Start at the line containing "chassis_frame();", stop at the line containing "for node in", and set down every line in that stretch exactly as written, and nothing else.

Start

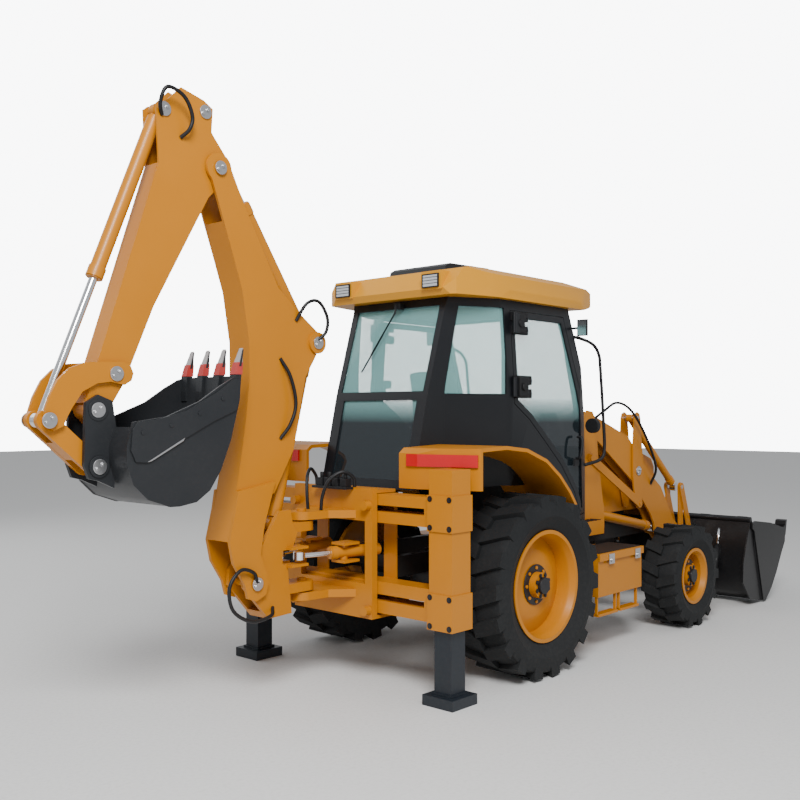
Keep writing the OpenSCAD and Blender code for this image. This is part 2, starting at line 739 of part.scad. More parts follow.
// Backhoe
module carriage() {
    front = frame_back - 8;
    placed() color(yellow) {
        both_sides() block([-1120, 330, 500], [front, 400, 1410]);
        both_sides() for (z = [560, 1230]) block([front - 1, 300, z], [frame_back - 0.6, 390, z + 50]);
        for (z = [[1180, 1410], [500, 740]]) block([-1120, -400, z[0]], [front, 400, z[1]]);
        for (z = [1374, 500]) block([-1120, -400, z], [-880, 400, z + 22]);
        for (z = [1195, 640]) translate([0, 0, z]) linear_extrude(55) {
            polygon([[-1110, -250], [-1110, 250], [king_x + 160, 110], [king_x, 95], [king_x, -95],
                     [king_x + 160, -110]]);
            translate([king_x, 0]) circle(d = 190);
        }
        for (z = [1110, 625]) translate([king_x, 0, z]) cylinder(d = 70, h = 160);
        both_sides() for (z = [swing_z - 70, swing_z + 52]) block([-1250, 130, z], [-1100, 260, z + 18]);
        both_sides() for (z = [560, 1290]) bar_x([-1170, 365, z], 64, 60);
    }
}

module swing_post() {
    plate = [[-1698, 1277], [-1600, 1277], [-1582, 1180], [-1540, 1120], [-1600, 968], [-1627, 880],
             [-1591, 578], [-1793, 568], [-2000, 800], [-1990, 900], [-1886, 1007]];
    placed() color(yellow) {
        difference() {
            both_sides() plate_xz(post_in, post_out) polygon(plate);
            block([-1672, -200, swing_z - 48], [-1500, 200, swing_z + 48]);
        }
        plate_xz(-post_in, post_in) polygon([[-1591, 578], [-1793, 568], [-1840, 620], [-1640, 640],
                                            [-1650, 860], [-1620, 860]]);
        bar_y(boom_cyl_foot, pin_d, -post_in, post_in);
        bar_y(boom_foot, pin_d, -cheek_out - 8, cheek_out + 8);
        difference() {
            union() for (z = [1120, 705]) {
                translate([king_x, 0, z]) cylinder(d = 170, h = 65);
                block([-1640, -85, z], [king_x, 85, z + 65]);
            }
            translate([king_x, 0, 500]) cylinder(d = 70 + 2 * pin_gap, h = 900);
        }
        both_sides() for (z = [swing_z - 68, swing_z + 50])
            block([-1640, 40, z], [swing_eye[0] + 45, 150, z + 18]);
    }
}

// Moves a swing cylinder, drawn along X from its trunnion, into place
module swing_placed() {
    v = swing_eye - swing_foot;
    translate([swing_foot[0], swing_foot[1], swing_z]) rotate([0, 0, atan2(v[1], v[0])]) children();
}

module swing_barrel() {
    swing_placed() difference() {
        union() {
            bar_x([-290, 0, 0], 82, 406);
            bar_x([56, 0, 0], 92, 50);
            translate([0, 0, -51.5]) cylinder(d = 60, h = 103);
        }
        bar_x([-274, 0, 0], 40 + 2 * rod_gap, 500);
    }
}
module swing_rod() {
    len = norm(swing_eye - swing_foot);
    swing_placed() {
        bar_x([-86, 0, 0], 40, len + 86 - 30);
        translate([len, 0, -26]) cylinder(d = 84, h = 52);
    }
}
module swing_barrel_left() { placed() color(yellow) swing_barrel(); }
module swing_barrel_right() { placed() color(yellow) mirror([0, 1, 0]) swing_barrel(); }
module swing_rod_left() { placed() color(steel) swing_rod(); }
module swing_rod_right() { placed() color(steel) mirror([0, 1, 0]) swing_rod(); }

boom_rear = [[-2090, 1310], [-2031, 1625], [-1989, 1888], [-1961, 2133], [-1963, 2398], [-2018, 2723],
             [-2096, 2951], [-2283, 3475]];
boom_cab = [[-2120, 3516], [-1994, 3259], [-1715, 2771], [-1518, 2610], [-1363, 2500], [-1310, 2440], [-1392, 2299],
            [-1472, 2180], [-1490, 2104], [-1581, 1684], [-1749, 1400]];
module boom_outline() { polygon(concat(boom_rear, boom_cab)); }
module cheek_outline() {
    polygon([[-2139, 1110], [-2090, 1310], [-2070, 1430], [-1760, 1480], [-1852, 1200], [-1886, 1007], [-1815, 820],
             [-1840, 740], [-1920, 705], [-1990, 730], [-2019, 829], [-2108, 968]]);
}

module boom() {
    cover = concat(boom_rear, [for (i = [len(boom_rear) - 1:-1:0]) boom_rear[i] + [18, 0]]);
    placed() color(yellow) {
        difference() {
            union() {
                plate_pair(0, boom_half - boom_plate, boom_half) boom_outline();
                plate_pair(0, boom_half - boom_plate, boom_half) translate(dipper_pivot) circle(d = 190);
                plate_pair(0, cheek_in - 3, cheek_out) cheek_outline();
                plate_xz(-boom_half + 1, boom_half - 1) difference() {
                    polygon(cover);
                    translate(dipper_pivot) circle(r = 330);
                }
                plate_xz(-cheek_in - 1, cheek_in + 1)
                    polygon([[-2139, 1110], [-2085, 1330], [-2067, 1330], [-2120, 1110]]);
                plate_pair(0, boom_half - 1, boom_half + 18) translate(lobe_pin) circle(d = 150);
            }
            bar_y(boom_foot, pin_d + 2 * pin_gap, -300, 300);
        }
        bar_y(lobe_pin, pin_d, 36, boom_half);
        bar_y(lobe_pin, pin_d, -boom_half, -36);
        bar_y(dipper_pivot, pin_d, -boom_half - 10, boom_half + 10);
    }
}

module boom_barrel() {
    placed() color(yellow) barrel(boom_cyl_foot, lobe_pin, hoe_cyl_d, 0, 1120, 60, 75);
}
module boom_rod() { placed() color(steel) rod(boom_cyl_foot, lobe_pin, 60, 0, 80); }

dipper_rear = [[-2470, 3931], [-2560, 3840], [-2650, 3780], [-2630, 3441], [-3042, 2207], [-3120, 1960]];
dipper_front = [[-3053, 1870], [-2985, 1920], [-2870, 2100], [-2665, 2571], [-2264, 3288], [-2110, 3440],
                [-2120, 3560], [-2240, 3700], [-2230, 3850], [-2300, 3890]];
module dipper() {
    placed() color(yellow) {
        difference() {
            union() {
                plate_pair(0, dipper_half - dipper_plate, dipper_half) polygon(concat(dipper_rear, dipper_front));
                plate_xz(-dipper_half + 1, dipper_half - 1)
                    polygon([[-2630, 3441], [-3042, 2207], [-3110, 1990], [-3095, 1985], [-3025, 2205], [-2612, 3441]]);
                plate_xz(-dipper_half + 1, dipper_half - 1)
                    polygon([[-2985, 1935], [-2870, 2100], [-2665, 2571], [-2270, 3280], [-2290, 3285], [-2682, 2580],
                             [-2885, 2110], [-2997, 1945]]);
                for (p = [hoe_pivot, lever_a, dipper_pivot]) bar_y(p, pin_d + 50, -dipper_half, dipper_half);
            }
            for (p = [hoe_pivot, lever_a, dipper_pivot])
                bar_y(p, pin_d + 2 * pin_gap, -200, 200);
        }
        plate_pair(0, 34, dipper_half) translate(dipper_ear) circle(d = 100);
        bar_y(bucket_cyl_foot, pin_d, -dipper_half, dipper_half);
    }
}

module dipper_barrel() {
    neck = lobe_pin + 130 * (dipper_ear - lobe_pin) / norm(dipper_ear - lobe_pin);
    placed() color(yellow) difference() {
        union() {
            bar_along(lobe_pin, dipper_ear, hoe_cyl_d, 0, 120, 1058);
            bar_along(lobe_pin, dipper_ear, hoe_cyl_d + 12, 0, 980, 1050);
            plate_pair(0, 36, 56) strap(lobe_pin, neck, 96);
            plate_xz(-56, 56) translate(neck) circle(d = 90);
        }
        bar_y(lobe_pin, pin_d + 2 * pin_gap, -200, 200);
        bar_along(lobe_pin, dipper_ear, 60 + 2 * rod_gap, 0, 96, 1100);
    }
}
module dipper_rod() { placed() color(steel) rod(lobe_pin, dipper_ear, 60, 0, 660); }

module bucket_barrel() {
    placed() color(yellow) barrel(bucket_cyl_foot, lever_b, bucket_cyl_d, 0, 1145, 50, 75);
}
module bucket_rod() { placed() color(steel) rod(bucket_cyl_foot, lever_b, 50, 0, 905); }

// Outline of the curved levers between the dipper and the link, [x, z]
lever_outline = [
    [-2820, 2164], [-2842, 2212], [-2891, 2229], [-3033, 2223], [-3136, 2214],
    [-3228, 2179], [-3297, 2112], [-3346, 2020], [-3375, 1929], [-3369, 1866],
    [-3316, 1834], [-3261, 1859], [-3238, 1911], [-3208, 1963], [-3147, 2051],
    [-3054, 2100], [-2969, 2111], [-2878, 2094], [-2833, 2121]];
module tipping_levers() {
    placed() color(yellow) difference() {
        union() {
            plate_pair(0, ear_in, ear_in + 22)
                polygon(lever_outline);
            bar_y(lever_a, pin_d, -ear_in - 22, ear_in + 22);
        }
        bar_y(lever_b, link_pin + 2 * pin_gap, -300, 300);
    }
}

module tipping_link() {
    axis = atan2(hoe_ear[1] - lever_b[1], hoe_ear[0] - lever_b[0]);
    placed() color(yellow) {
        plate_pair(0, 40, ear_in - 6) strap(lever_b, hoe_ear, 110);
        plate_xz(-41, 41) translate(lever_b) rotate(axis) translate([130, -54]) square([150, 20]);
        plate_pair(0, ear_in - 7, ear_in + 34) translate(lever_b) circle(d = link_pin);
    }
}
link_pin = 56;

// Section of the digging bucket, [x, z]: its mouth from the back to the lip, then its back
hoe_mouth = [
    [-2950, 1852], [-2945, 1877], [-2725, 1907], [-2491, 1999], [-2343, 2092],
    [-2242, 2146], [-2185, 2162]];
hoe_back = [
    [-2198, 2002], [-2263, 1767], [-2338, 1586], [-2418, 1469], [-2515, 1405],
    [-2633, 1387], [-2700, 1388], [-2850, 1440], [-2940, 1525], [-2982, 1640],
    [-2984, 1740]];
hoe_outline = concat(hoe_mouth, hoe_back);
// Section of a bent sheet: a path and the same path moved to its right by t
function right_of(v) = [v[1], -v[0]] / norm(v);
function moved(path, i, t) =
    let (a = right_of(path[max(i, 1)] - path[max(i, 1) - 1]),
         b = right_of(path[min(i, len(path) - 2) + 1] - path[min(i, len(path) - 2)]))
    path[i] + (a + b) * t / (1 + a * b);
function sheet(path, t) = concat(path, [for (i = [len(path) - 1:-1:0]) moved(path, i, t)]);
module hoe_bucket() {
    half = hoe_bucket_w / 2;
    last = len(hoe_mouth) - 1;
    tooth_step = (hoe_bucket_w - 80) / 3;
    placed() color(charcoal) {
        plate_xz(2 - half, half - 2) polygon(sheet(concat([hoe_mouth[last]], hoe_back, [hoe_mouth[0]]), hoe_wall));
        both_sides() plate_xz(half - hoe_wall, half) offset(delta = 3) polygon(hoe_outline);
        plate_pair(0, ear_in, ear_out)
            polygon([[-2960, 2000], [-3053, 2036], [-3130, 1990], [-3140, 1640], [-3110, 1560], [-3050, 1545],
                     [-2950, 1500], [-2930, 1800]]);
        bar_y(hoe_pivot, pin_d, -ear_out, ear_out);
        plate_pair(0, ear_out - 1, ear_out + 10) translate(hoe_ear) circle(d = pin_d);
        for (k = [0:3])
            plate_xz(40 - half + k * tooth_step - 26, 40 - half + k * tooth_step + 26)
                polygon([hoe_mouth[last] + [-34, -110], hoe_mouth[last] + [-20, 10], [-2150, 2330],
                         hoe_mouth[last] + [8, 0], hoe_mouth[last] + [-6, -110]]);
    }
}

// Stabilisers
module stabiliser() {
    x = column_x - column_w / 2;
    y = column_y - column_w / 2;
    block([x - leg_w / 2, y - leg_w / 2, 60], [x + leg_w / 2, y + leg_w / 2, 1180]);
    block([x - pad_w / 2, y - pad_w / 2, 0], [x + pad_w / 2, y + pad_w / 2, 70]);
    block([x - leg_w / 2 - 14, y - leg_w / 2 - 14, 69], [x + leg_w / 2 + 14, y + leg_w / 2 + 14, 86]);
}
module stabiliser_left() { placed() color(charcoal) stabiliser(); }
module stabiliser_right() { placed() color(charcoal) mirror([0, 1, 0]) stabiliser(); }

chassis_frame();
rear_frame();
axles();
engine_block();
cab_frame();
cab_roof();
cab_glass();
rear_fenders();
cab_interior();
seat();
side_boxes();
toolbox_lid();
lamps();
hood();
door_left();
door_right();
knuckle_left();
knuckle_right();
tyre_front_left();
tyre_front_right();
tyre_rear_left();
tyre_rear_right();
rim_front_left();
rim_front_right();
rim_rear_left();
rim_rear_right();
loader_arms();
lift_barrels();
lift_rods();
tilt_levers();
level_bars();
lever_pins();
link_pins();
tilt_barrels();
tilt_rods();
guide_pins();
guide_levers();
bucket_links();
bucket_pins();
loader_bucket();
bucket_jaw();
carriage();
swing_post();
swing_barrel_left();
swing_barrel_right();
swing_rod_left();
swing_rod_right();
boom();
boom_barrel();
boom_rod();
dipper();
dipper_barrel();
dipper_rod();
bucket_barrel();
bucket_rod();
tipping_levers();
tipping_link();
hoe_bucket();
stabiliser_left();
stabiliser_right();
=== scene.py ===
"""Backhoe loader: paint, glass, rubber, seat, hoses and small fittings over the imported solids."""

import math

import bmesh
import bpy
from mathutils import Matrix, Vector


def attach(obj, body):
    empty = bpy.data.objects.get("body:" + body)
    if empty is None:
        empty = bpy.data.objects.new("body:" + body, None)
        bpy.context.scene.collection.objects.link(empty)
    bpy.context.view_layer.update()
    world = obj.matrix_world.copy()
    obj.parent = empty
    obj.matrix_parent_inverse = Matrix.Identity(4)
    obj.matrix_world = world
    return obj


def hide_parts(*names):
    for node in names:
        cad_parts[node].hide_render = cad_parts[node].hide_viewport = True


bl_info = {
    "name": "Backhoe Loader Looks",
    "version": (1, 0, 0),
    "blender": (4, 5, 0),
    "location": "View3D > Sidebar > Loader",
    "description": "Dresses the solids of a backhoe loader with finishes and small fittings",
    "category": "Object",
}

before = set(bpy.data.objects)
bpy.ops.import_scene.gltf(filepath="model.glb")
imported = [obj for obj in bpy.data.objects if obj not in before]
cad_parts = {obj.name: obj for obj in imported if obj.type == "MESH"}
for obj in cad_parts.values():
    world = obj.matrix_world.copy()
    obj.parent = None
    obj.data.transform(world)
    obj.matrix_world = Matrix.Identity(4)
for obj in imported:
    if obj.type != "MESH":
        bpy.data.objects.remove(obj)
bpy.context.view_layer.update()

# Middle of the machine ahead of the rear axle, in millimetres
MIDDLE_X = 567.1
# The photograph's camera: place in axle millimetres, level view direction, lens and sensor width in millimetres
CAMERA_PLACE = (-5992, -5080, 1920)
CAMERA_AHEAD, CAMERA_SIDE = 0.741, 0.672
CAMERA_LENS, CAMERA_SENSOR, CAMERA_SHIFT = 43.83, 36.0, 0.01875
# Points of a solid closer than this, in metres, are one point
MERGE_DISTANCE = 0.00002
# Height in metres that parts the dark rails from the yellow towers
RAIL_TOP = 0.905
# Heights in metres between which the window glass goes from clear to dark; the dark lower panes are painted shade
GLASS_CLEAR, GLASS_PAINTED_SHADE = 2.06, 1.86
# A door's pane lies between these heights in metres, and is taller than the last value
PANE_LOW, PANE_HIGH, PANE_SPAN = 1.12, 2.69, 1.0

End

> Exercise response
chassis_frame();
rear_frame();
axles();
engine_block();
cab_frame();
cab_roof();
cab_glass();
rear_fenders();
cab_interior();
seat();
side_boxes();
toolbox_lid();
lamps();
hood();
door_left();
door_right();
knuckle_left();
knuckle_right();
tyre_front_left();
tyre_front_right();
tyre_rear_left();
tyre_rear_right();
rim_front_left();
rim_front_right();
rim_rear_left();
rim_rear_right();
loader_arms();
lift_barrels();
lift_rods();
tilt_levers();
level_bars();
lever_pins();
link_pins();
tilt_barrels();
tilt_rods();
guide_pins();
guide_levers();
bucket_links();
bucket_pins();
loader_bucket();
bucket_jaw();
carriage();
swing_post();
swing_barrel_left();
swing_barrel_right();
swing_rod_left();
swing_rod_right();
boom();
boom_barrel();
boom_rod();
dipper();
dipper_barrel();
dipper_rod();
bucket_barrel();
bucket_rod();
tipping_levers();
tipping_link();
hoe_bucket();
stabiliser_left();
stabiliser_right();
=== scene.py ===
"""Backhoe loader: paint, glass, rubber, seat, hoses and small fittings over the imported solids."""

import math

import bmesh
import bpy
from mathutils import Matrix, Vector


def attach(obj, body):
    empty = bpy.data.objects.get("body:" + body)
    if empty is None:
        empty = bpy.data.objects.new("body:" + body, None)
        bpy.context.scene.collection.objects.link(empty)
    bpy.context.view_layer.update()
    world = obj.matrix_world.copy()
    obj.parent = empty
    obj.matrix_parent_inverse = Matrix.Identity(4)
    obj.matrix_world = world
    return obj


def hide_parts(*names):
    for node in names:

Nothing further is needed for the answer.